Toutefois les enquêteurs précisent : « Il sied de souligner qu’entre le 23 mars 2019 (date du premier incident dans le village d’Ogossagou) et le 13 février 2020, jour précédent l’attaque, la Division des droits de l’homme et de la protection (DDHP) de la MINUSMA a documenté au moins 46 incidents attribuables aussi bien à des éléments armés dogons que peuls, qui ont causé dans le seul cercle de Bankass, la mort d’au moins 259 personnes dont 51 enfants et cinq (5) femmes. »
Au moins 136 habitations détruites !
Du même document, il ressort qu’au terme de cette mission d’enquête, la MINUSMA est en mesure de conclure que le 14 février 2020 vers 5h du matin, plusieurs dizaines d’individus, dont certains identifiés comme des chasseurs traditionnels, appuyés par des hommes en tenue militaire et des membres présumés de la communauté dogon, ont conduit une attaque vraisemblablement planifiée et ciblant la partie du village d’Ogossagou habitée par les membres de la communauté peule.
« Les assaillants, munis de fusils automatiques, de fusils traditionnels de chasse et de machettes, ont exécuté au moins 35 personnes toutes membres de la communauté peule, dont une (1) femme, trois (3) garçons, et deux (2) filles, et blessé au moins trois (3) autres. A ce jour, au moins 19 personnes dont cinq (5) enfants sont toujours portées disparues depuis l’attaque »,peut-on lire dans le document.
Le document ajoute également qu’une femme de plus de soixante-dix ans ans et une fille de six ans en situation d’handicap mental sont également décédées dans l’incendie de leur case. « Une autre fille d’environ quatre ans a été tuée par balle alors que son père la portait sur son dos pour s’enfuir. Une fille de 13 ans, originaire d’un village dont les habitants s’étaient récemment installés à Ogossagou, a disparu depuis l’attaque. Les corps de 32 victimes, dont celui d’une (1) femme et de deux (2) enfants ont été enterrés dans une fosse commune au nord du village nommé “Marabout”, les trois (3) autres corps ont été enterrés dans des tombes individuelles. Au moins 136 habitations (légères ou maçonnées) ont été détruites par incendie volontaire ou rendues inhabitables, 32 greniers et hangars de stockage de vivres incendiés ou rendus inutilisables, 24 charrettes, trois (3) bâtiments commerciaux (cuisine, rôtisserie et boutique) détruits, deux (2) enclos à bétail détruits et/ou incendiés et un nombre important de têtes de bétail volées ou tuées », rapportent les enquêteurs.
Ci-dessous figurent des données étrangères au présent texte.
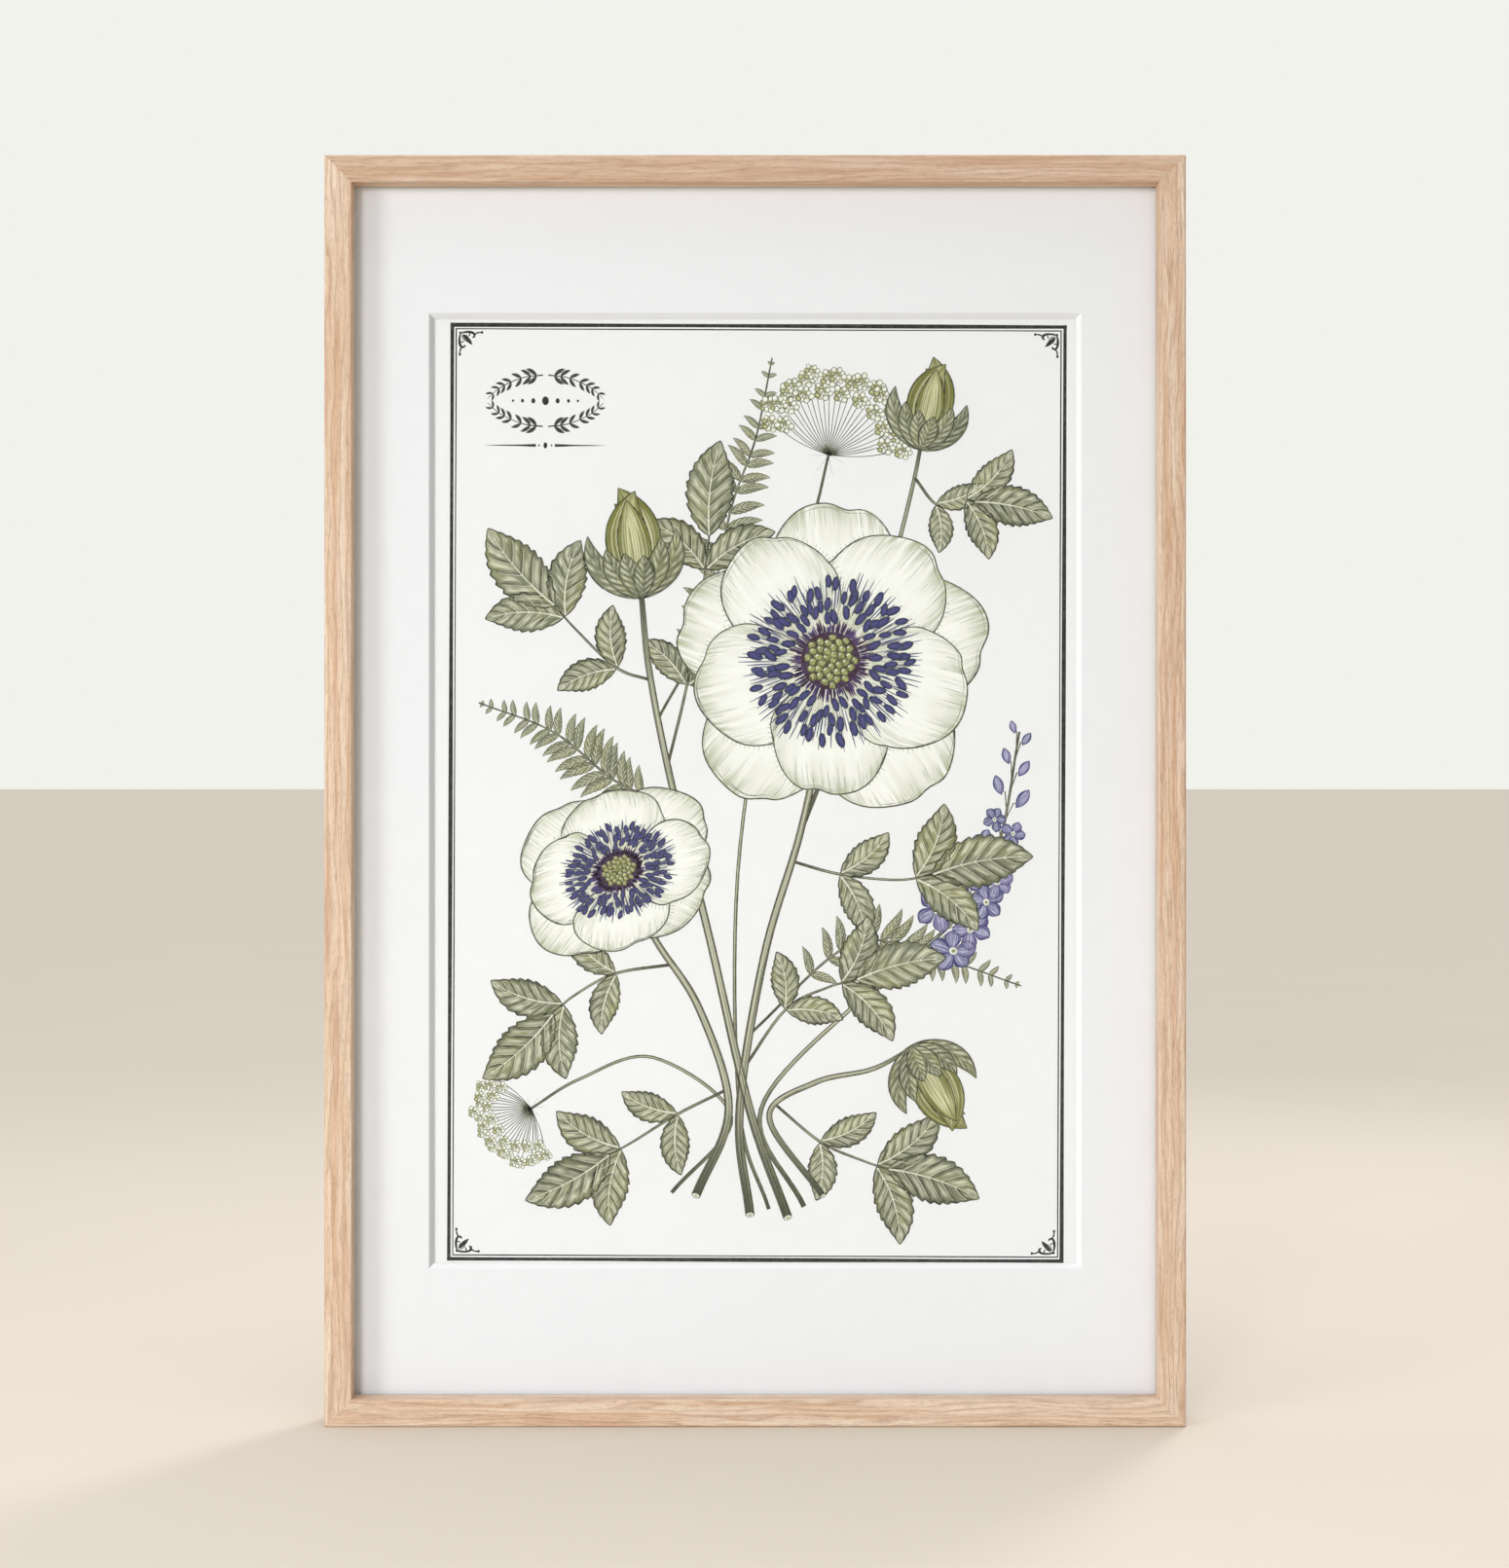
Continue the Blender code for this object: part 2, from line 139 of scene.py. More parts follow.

Crimes contre l’humanité !
Selon la MINUSMA et le HCDH, ces faits constituent des atteintes graves aux droits de l’homme, notamment des privations arbitraires du droit à la vie, des atteintes au droit à l’intégrité physique et morale, et des atteintes au droit à la propriété. « Au regard de la loi malienne, ces actes peuvent constituer des crimes prévus et punis par le code pénal malien. Ces graves atteintes aux droits de l’homme pourraient également être qualifiées de crimes contre l’humanité, si jugées par un tribunal compétent, en vertu du droit international pénal, particulièrement l’article 7 du Statut de Rome »,précise le rapport.